▶ STATED GOAL
Tell how many lines include the string "behind". Answer with a single number.
start RECORDS
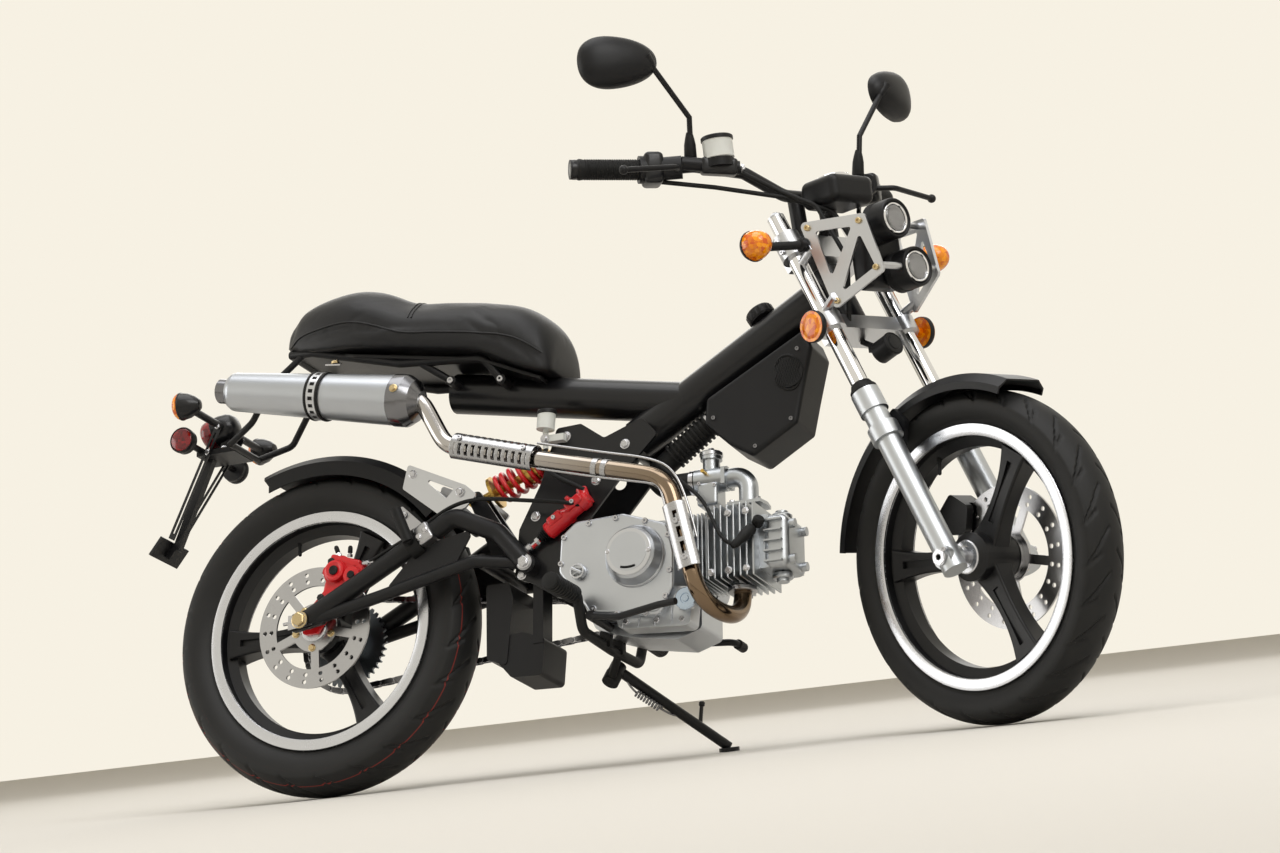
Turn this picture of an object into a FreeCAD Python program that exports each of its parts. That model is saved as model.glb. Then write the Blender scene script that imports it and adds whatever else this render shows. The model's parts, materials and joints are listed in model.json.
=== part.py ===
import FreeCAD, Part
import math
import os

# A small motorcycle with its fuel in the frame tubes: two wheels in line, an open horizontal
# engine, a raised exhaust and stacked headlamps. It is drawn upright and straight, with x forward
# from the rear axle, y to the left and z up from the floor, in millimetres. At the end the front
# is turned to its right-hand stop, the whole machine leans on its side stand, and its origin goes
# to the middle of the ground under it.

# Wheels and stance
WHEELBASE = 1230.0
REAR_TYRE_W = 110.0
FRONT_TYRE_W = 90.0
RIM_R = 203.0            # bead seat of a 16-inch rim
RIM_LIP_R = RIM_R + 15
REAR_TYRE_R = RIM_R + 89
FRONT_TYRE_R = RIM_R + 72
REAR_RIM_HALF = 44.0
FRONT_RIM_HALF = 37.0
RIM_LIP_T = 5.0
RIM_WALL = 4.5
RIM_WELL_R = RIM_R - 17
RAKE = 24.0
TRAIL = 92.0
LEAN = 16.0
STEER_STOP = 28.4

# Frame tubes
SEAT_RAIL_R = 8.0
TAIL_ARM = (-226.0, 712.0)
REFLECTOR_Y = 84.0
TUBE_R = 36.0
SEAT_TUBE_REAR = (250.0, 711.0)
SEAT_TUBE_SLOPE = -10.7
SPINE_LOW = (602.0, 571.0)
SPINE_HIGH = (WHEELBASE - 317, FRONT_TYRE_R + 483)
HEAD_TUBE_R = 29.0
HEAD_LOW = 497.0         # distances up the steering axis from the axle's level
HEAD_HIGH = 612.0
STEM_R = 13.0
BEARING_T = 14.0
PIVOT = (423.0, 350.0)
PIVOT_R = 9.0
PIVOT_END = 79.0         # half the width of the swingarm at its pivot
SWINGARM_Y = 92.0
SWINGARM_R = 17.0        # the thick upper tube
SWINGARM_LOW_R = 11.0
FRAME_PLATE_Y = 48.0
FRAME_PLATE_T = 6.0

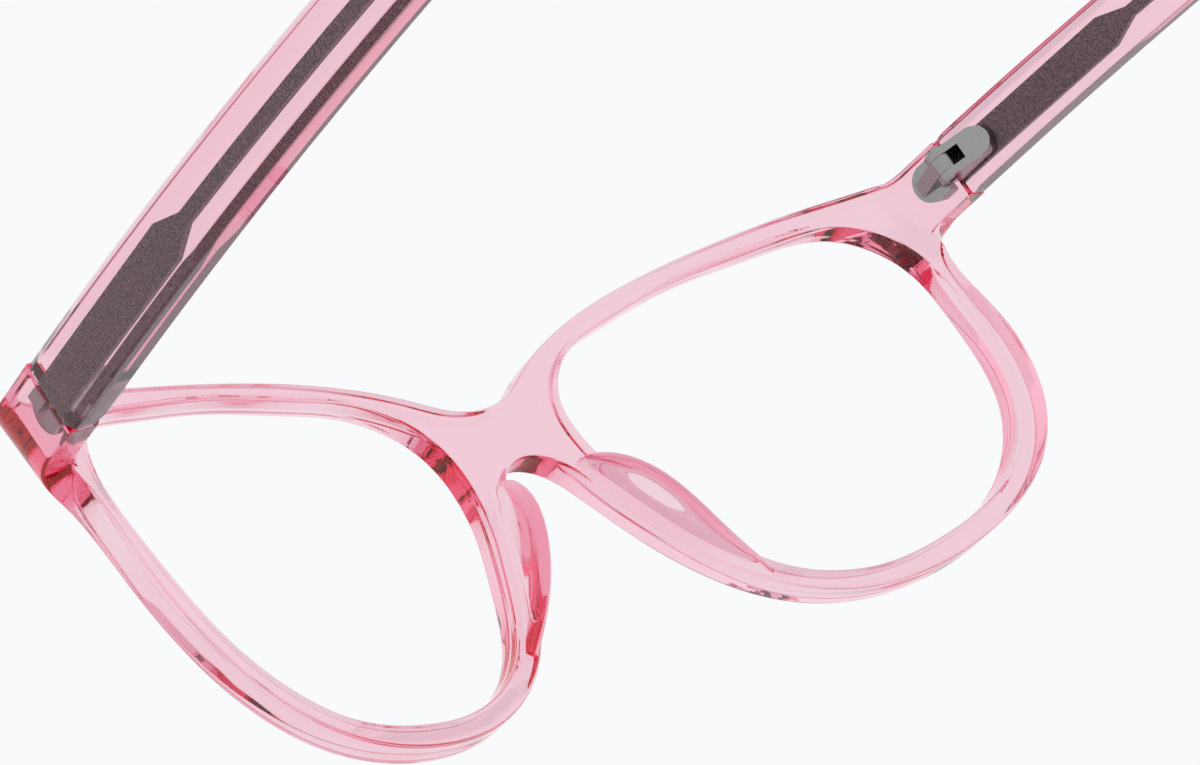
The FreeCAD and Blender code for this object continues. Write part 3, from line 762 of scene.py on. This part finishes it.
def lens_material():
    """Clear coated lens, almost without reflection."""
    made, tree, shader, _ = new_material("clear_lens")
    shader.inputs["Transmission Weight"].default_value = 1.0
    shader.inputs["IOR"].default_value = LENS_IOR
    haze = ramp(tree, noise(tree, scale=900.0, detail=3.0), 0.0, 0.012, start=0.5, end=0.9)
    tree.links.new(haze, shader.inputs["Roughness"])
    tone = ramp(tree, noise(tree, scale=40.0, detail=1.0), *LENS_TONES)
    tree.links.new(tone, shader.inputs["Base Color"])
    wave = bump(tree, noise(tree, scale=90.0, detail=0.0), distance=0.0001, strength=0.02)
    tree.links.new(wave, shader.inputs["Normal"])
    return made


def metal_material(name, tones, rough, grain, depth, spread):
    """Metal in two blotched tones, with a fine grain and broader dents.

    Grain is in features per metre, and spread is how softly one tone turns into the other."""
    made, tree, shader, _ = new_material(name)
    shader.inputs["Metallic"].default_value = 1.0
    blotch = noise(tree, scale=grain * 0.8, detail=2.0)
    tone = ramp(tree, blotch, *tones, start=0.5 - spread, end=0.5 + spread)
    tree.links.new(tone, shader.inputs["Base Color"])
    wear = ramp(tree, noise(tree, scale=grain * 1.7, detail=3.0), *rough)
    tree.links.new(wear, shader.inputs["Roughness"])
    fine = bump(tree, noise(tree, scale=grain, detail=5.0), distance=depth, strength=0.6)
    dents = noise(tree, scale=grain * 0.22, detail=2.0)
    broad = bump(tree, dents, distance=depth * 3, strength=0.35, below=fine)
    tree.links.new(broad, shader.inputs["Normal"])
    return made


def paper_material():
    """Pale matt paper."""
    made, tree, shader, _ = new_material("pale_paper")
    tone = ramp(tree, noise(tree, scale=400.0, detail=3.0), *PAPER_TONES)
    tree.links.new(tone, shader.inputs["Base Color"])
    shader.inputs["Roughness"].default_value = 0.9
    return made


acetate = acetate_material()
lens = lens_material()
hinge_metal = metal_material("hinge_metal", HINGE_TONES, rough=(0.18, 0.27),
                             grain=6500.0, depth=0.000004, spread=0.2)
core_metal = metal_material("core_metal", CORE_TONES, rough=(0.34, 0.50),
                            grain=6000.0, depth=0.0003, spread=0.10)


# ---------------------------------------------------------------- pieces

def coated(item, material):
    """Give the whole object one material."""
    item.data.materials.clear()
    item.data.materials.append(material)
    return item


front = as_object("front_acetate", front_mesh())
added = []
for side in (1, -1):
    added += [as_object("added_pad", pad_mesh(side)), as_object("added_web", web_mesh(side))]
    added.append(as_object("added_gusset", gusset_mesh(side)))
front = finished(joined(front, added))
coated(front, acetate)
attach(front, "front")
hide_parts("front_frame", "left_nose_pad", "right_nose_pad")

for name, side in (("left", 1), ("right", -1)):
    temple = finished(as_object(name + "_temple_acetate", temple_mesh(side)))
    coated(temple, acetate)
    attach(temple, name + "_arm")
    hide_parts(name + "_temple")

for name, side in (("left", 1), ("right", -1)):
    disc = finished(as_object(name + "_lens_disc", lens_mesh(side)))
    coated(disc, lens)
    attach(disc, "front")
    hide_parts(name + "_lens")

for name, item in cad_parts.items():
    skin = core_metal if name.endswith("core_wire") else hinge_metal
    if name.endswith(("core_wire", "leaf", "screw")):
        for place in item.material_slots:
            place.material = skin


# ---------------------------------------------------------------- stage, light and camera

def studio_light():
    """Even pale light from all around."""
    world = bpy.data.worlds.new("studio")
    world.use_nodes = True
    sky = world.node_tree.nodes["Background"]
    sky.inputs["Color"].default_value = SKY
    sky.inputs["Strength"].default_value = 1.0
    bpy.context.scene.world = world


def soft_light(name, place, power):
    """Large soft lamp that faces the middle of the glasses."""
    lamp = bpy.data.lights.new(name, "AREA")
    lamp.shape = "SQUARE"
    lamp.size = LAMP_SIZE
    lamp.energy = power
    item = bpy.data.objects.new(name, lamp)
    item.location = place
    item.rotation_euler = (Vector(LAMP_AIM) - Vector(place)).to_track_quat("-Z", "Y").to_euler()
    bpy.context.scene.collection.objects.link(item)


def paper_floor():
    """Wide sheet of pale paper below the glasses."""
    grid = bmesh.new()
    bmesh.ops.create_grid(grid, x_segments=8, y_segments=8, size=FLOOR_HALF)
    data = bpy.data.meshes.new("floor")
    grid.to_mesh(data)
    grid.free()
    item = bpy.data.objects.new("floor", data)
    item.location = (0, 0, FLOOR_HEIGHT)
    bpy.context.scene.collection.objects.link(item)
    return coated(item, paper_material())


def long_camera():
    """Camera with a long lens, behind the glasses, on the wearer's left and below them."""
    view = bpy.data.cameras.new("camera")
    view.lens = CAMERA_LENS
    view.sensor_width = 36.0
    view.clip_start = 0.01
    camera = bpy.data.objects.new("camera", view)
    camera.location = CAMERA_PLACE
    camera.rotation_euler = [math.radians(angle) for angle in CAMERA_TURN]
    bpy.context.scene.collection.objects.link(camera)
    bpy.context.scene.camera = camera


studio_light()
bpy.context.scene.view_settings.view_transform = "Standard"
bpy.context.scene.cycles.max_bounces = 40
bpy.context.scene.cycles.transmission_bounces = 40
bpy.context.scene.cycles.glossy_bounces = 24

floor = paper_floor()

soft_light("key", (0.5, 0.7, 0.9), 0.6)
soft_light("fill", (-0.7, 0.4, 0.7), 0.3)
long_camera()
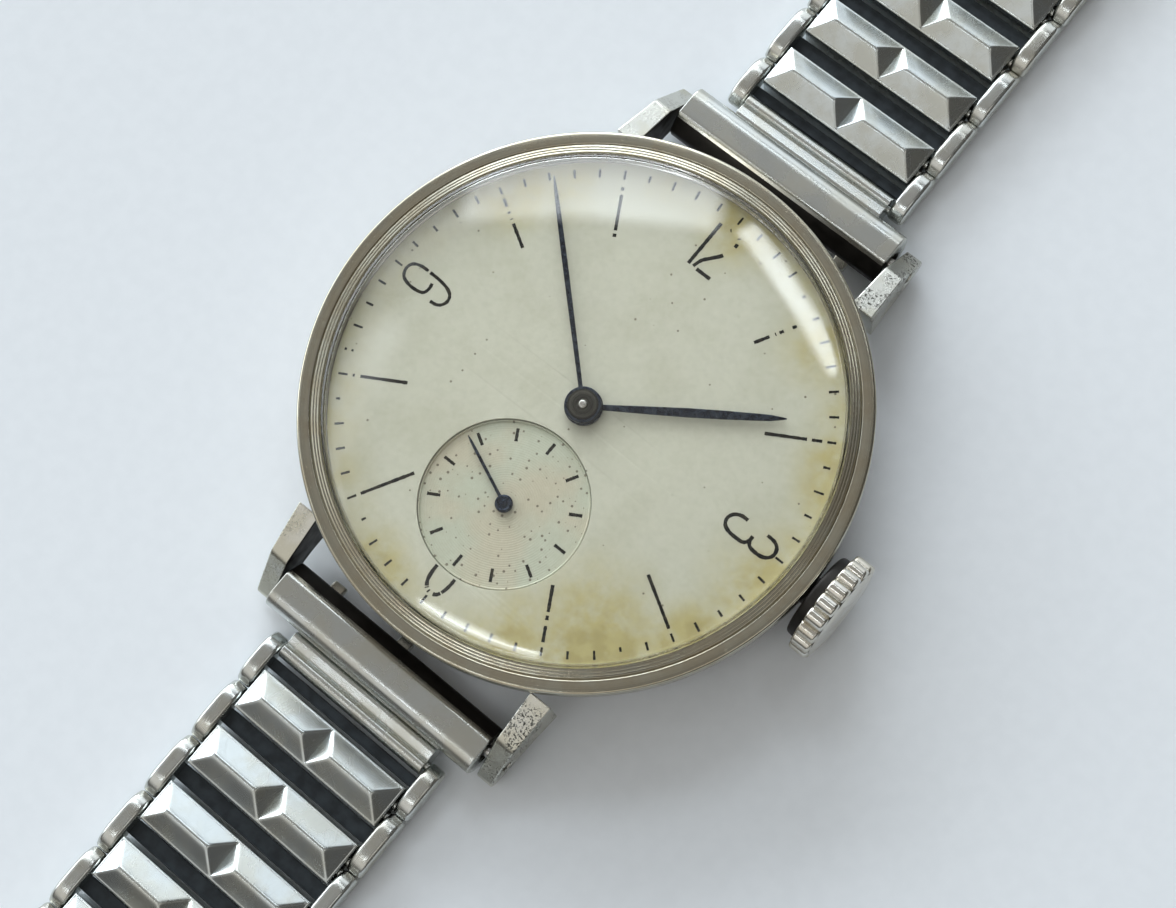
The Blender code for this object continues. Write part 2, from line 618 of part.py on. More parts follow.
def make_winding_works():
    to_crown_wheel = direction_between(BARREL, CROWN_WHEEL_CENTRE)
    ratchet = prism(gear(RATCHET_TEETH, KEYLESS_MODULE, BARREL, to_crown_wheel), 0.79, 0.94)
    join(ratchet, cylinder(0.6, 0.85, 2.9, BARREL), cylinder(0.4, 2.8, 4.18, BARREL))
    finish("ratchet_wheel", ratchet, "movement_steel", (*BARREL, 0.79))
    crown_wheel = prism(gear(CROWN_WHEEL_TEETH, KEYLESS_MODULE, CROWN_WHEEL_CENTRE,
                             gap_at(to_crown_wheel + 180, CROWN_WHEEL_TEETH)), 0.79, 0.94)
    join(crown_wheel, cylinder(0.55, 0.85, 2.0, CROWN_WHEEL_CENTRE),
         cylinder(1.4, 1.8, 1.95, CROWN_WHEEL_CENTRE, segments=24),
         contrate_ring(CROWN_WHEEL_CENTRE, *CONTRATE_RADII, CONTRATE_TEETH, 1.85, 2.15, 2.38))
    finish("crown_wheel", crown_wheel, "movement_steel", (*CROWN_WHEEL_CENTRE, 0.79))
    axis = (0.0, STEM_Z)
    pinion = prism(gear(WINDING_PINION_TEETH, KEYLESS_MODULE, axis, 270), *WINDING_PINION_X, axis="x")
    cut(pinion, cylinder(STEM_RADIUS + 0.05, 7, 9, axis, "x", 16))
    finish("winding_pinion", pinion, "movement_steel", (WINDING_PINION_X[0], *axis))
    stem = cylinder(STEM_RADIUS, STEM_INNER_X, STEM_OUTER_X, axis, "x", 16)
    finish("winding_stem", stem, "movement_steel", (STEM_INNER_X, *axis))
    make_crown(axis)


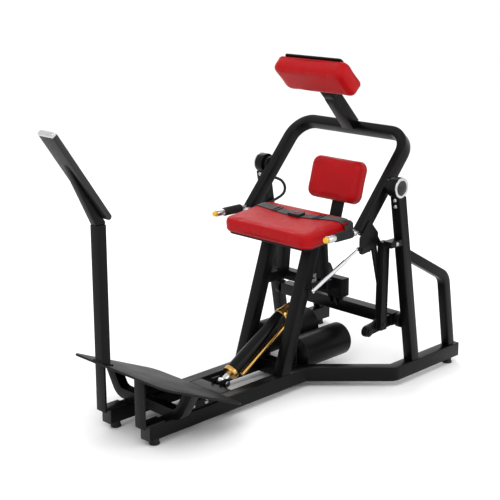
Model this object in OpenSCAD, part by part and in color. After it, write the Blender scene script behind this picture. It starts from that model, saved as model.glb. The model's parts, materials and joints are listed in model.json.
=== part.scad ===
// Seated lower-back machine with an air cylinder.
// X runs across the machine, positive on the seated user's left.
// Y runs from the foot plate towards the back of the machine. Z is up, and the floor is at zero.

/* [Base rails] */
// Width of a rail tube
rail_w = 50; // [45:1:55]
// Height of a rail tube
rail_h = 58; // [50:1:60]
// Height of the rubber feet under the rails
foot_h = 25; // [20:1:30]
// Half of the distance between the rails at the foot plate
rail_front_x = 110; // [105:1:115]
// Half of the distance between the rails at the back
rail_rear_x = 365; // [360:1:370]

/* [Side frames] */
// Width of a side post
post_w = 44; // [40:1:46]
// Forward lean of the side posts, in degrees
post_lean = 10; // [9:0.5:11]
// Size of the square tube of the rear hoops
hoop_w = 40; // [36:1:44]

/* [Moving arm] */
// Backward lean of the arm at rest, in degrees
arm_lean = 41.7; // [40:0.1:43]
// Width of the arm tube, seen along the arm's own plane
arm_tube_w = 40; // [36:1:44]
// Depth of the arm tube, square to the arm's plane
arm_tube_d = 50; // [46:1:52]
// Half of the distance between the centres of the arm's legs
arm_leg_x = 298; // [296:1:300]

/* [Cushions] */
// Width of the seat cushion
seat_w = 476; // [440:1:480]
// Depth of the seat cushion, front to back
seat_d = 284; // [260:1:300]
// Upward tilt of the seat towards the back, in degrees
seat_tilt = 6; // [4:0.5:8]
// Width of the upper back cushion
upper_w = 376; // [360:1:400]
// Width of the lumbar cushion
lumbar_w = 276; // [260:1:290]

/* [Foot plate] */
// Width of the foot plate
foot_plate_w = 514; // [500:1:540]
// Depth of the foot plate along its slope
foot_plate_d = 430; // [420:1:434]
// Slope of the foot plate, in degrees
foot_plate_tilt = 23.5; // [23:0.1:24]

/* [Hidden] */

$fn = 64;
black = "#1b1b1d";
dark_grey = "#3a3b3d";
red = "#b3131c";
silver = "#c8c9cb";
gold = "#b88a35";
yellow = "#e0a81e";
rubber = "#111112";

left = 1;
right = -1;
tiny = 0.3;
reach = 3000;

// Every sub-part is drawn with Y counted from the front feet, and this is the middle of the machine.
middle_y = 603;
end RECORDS
▶ SOLUTION TO THIS PROBLEM
2